THE TASK: Write out only the span of lines that begins at the line with "jacket.position.set(-HANGER.x, -HANGER.back +" and ends at the line with "for node in". Keep both end lines, word for word.
# START OF RAW DATA
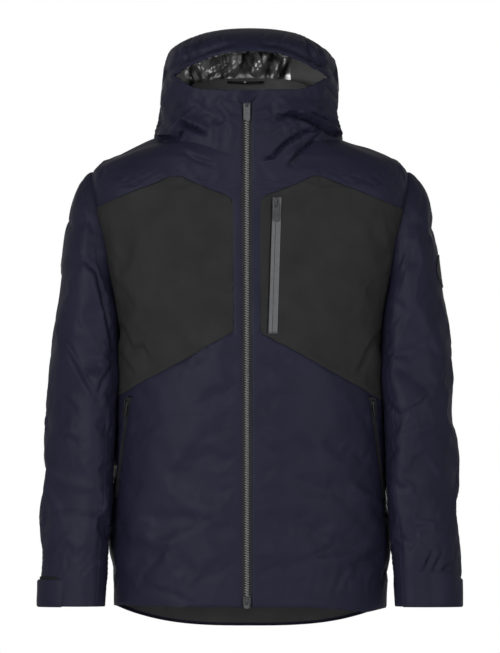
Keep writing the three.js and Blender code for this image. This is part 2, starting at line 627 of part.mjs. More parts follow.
// Main zip, opened from both ends.
for (const side of [RIGHT, LEFT]) {
  addPiece(`main_zip_tape_${sideName[side]}`, zipTape(mainFrame, MAIN_ZIP, side), BLACK);
  addPiece(`main_zip_teeth_${sideName[side]}`, zipRow(mainFrame, MAIN_ZIP, side), TEETH);
}
addPiece('zip_garage', bar(mainFrame, [-GARAGE.half, GARAGE.half], GARAGE.ends, GARAGE.layer), NAVY);
addPiece('zip_foot', bar(mainFrame, [-ZIP_FOOT.half, ZIP_FOOT.half], ZIP_FOOT.ends, ZIP_FOOT.layer), BLACK);
addPiece('main_slider', zipSlider(mainFrame, MAIN_ZIP, MAIN_SLIDER), METAL);
addPiece('main_pull', zipPull(MAIN_ZIP, pullPivot(mainFrame, MAIN_ZIP, MAIN_SLIDER), ACROSS, OUT, UP), METAL);
addPiece('lower_slider', zipSlider(mainFrame, MAIN_ZIP, LOWER_SLIDER), METAL);
addPiece('lower_pull', zipPull({ pull: LOWER_PULL },
  pullPivot(mainFrame, MAIN_ZIP, LOWER_SLIDER), ACROSS, OUT, UP), METAL);

// Chest pocket zip, with a coated tape in front of its coil.
const chestTapes = [RIGHT, LEFT].map((half) => zipTape(chestFrame, CHEST_ZIP, half));
const chestRows = [RIGHT, LEFT].map((half) => zipRow(chestFrame, CHEST_ZIP, half));
addPiece('chest_zip_tape', joined(chestFrame, CHEST_ZIP, chestTapes, CHEST_ZIP.tapeLayer), REFLECTIVE);
addPiece('chest_zip_coil', joined(chestFrame, CHEST_ZIP, chestRows, CHEST_ZIP.rowLayer), BLACK);
addPiece('chest_slider', zipSlider(chestFrame, CHEST_ZIP, CHEST_SLIDER), METAL);
addPiece('chest_pull', zipPull(CHEST_ZIP,
  pullPivot(chestFrame, CHEST_ZIP, CHEST_SLIDER), ACROSS, OUT, UP), METAL);

// Hand pocket zips.
for (const side of [RIGHT, LEFT]) {
  const frame = handFrames[side];
  const name = sideName[side];
  const halves = [RIGHT, LEFT].map((half) => zipTape(frame, HAND_ZIP, half));
  const rows = [RIGHT, LEFT].map((half) => zipRow(frame, HAND_ZIP, half));
  const coils = joined(frame, HAND_ZIP, rows, HAND_ZIP.rowLayer);
  addPiece(`hand_zip_${name}`, joined(frame, HAND_ZIP, halves, HAND_ZIP.tapeLayer).add(coils), BLACK);
  addPiece(`hand_slider_${name}`, zipSlider(frame, HAND_ZIP, HAND_SLIDER), METAL);
  addPiece(`hand_pull_${name}`, zipPull(HAND_ZIP,
    pullPivot(frame, HAND_ZIP, HAND_SLIDER), frame.across, frame.out, frame.up), METAL);
}

// Pocket bags, empty and flat between the shell and the lining.
const bagLayer = layer(bodyForm, ...BAG_LAYER, BODY_SIDES).intersect(frontHalf);
const handBag = [[70, 70], [205, 70], [208, 380], [165, 395], [110, 300], [70, 240]];
const bags = [
  ['chest_pocket_bag', [[30, 452], [150, 452], [150, 640], [120, 690], [30, 690]]],
  ['hand_pocket_bag_L', handBag],
  ['hand_pocket_bag_R', handBag.map(([x, z]) => [-x, z]).reverse()],
];
for (const [name, outline] of bags) {
  const bag = bagLayer.intersect(frontPrism(outline, -FAR, 0));
  addPiece(name, zipHoles.reduce((rest, hole) => rest.subtract(hole), bag), BLACK);
}

jacket.position.set(-HANGER.x, -HANGER.back + HANGER.reach / 2, -HANGER.height);

export default jacket;
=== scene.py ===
"""The looks of a hooded foul weather jacket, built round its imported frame.

Shapes are worked out in jacket millimetres: x to the wearer's left, y to the back, z up from the
lowest point of the back hem. JACKET_ORIGIN places that system in the frame, and is read from it.
"""
import json
import math

import bmesh
import bpy
import numpy as np
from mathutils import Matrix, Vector

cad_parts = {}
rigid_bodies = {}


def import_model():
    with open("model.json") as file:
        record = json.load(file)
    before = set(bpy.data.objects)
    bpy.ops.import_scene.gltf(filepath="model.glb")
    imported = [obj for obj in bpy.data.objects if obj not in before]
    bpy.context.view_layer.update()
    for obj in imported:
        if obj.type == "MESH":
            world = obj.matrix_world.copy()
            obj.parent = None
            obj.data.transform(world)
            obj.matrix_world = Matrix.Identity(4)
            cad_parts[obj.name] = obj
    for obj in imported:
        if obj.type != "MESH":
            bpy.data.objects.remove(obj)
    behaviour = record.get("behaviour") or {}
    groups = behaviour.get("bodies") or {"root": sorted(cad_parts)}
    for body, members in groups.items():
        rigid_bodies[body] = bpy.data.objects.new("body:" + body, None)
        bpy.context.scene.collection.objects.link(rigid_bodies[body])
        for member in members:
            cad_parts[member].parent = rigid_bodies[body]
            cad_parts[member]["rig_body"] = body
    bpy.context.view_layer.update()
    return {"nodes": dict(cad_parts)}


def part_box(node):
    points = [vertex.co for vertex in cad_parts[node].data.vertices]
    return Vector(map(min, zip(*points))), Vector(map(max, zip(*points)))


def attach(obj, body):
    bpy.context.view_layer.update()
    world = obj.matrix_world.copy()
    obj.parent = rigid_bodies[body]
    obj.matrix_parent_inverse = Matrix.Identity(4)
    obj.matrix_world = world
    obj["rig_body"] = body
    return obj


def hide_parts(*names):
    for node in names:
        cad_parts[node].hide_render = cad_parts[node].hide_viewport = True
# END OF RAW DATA
EXERCISE ANSWER:
jacket.position.set(-HANGER.x, -HANGER.back + HANGER.reach / 2, -HANGER.height);

export default jacket;
=== scene.py ===
"""The looks of a hooded foul weather jacket, built round its imported frame.

Shapes are worked out in jacket millimetres: x to the wearer's left, y to the back, z up from the
lowest point of the back hem. JACKET_ORIGIN places that system in the frame, and is read from it.
"""
import json
import math

import bmesh
import bpy
import numpy as np
from mathutils import Matrix, Vector

cad_parts = {}
rigid_bodies = {}


def import_model():
    with open("model.json") as file:
        record = json.load(file)
    before = set(bpy.data.objects)
    bpy.ops.import_scene.gltf(filepath="model.glb")
    imported = [obj for obj in bpy.data.objects if obj not in before]
    bpy.context.view_layer.update()
    for obj in imported:
        if obj.type == "MESH":
            world = obj.matrix_world.copy()
            obj.parent = None
            obj.data.transform(world)
            obj.matrix_world = Matrix.Identity(4)
            cad_parts[obj.name] = obj
    for obj in imported:
        if obj.type != "MESH":
            bpy.data.objects.remove(obj)
    behaviour = record.get("behaviour") or {}
    groups = behaviour.get("bodies") or {"root": sorted(cad_parts)}
    for body, members in groups.items():
        rigid_bodies[body] = bpy.data.objects.new("body:" + body, None)
        bpy.context.scene.collection.objects.link(rigid_bodies[body])
        for member in members:
            cad_parts[member].parent = rigid_bodies[body]
            cad_parts[member]["rig_body"] = body
    bpy.context.view_layer.update()
    return {"nodes": dict(cad_parts)}


def part_box(node):
    points = [vertex.co for vertex in cad_parts[node].data.vertices]
    return Vector(map(min, zip(*points))), Vector(map(max, zip(*points)))


def attach(obj, body):
    bpy.context.view_layer.update()
    world = obj.matrix_world.copy()
    obj.parent = rigid_bodies[body]
    obj.matrix_parent_inverse = Matrix.Identity(4)
    obj.matrix_world = world
    obj["rig_body"] = body
    return obj


def hide_parts(*names):
    for node in names:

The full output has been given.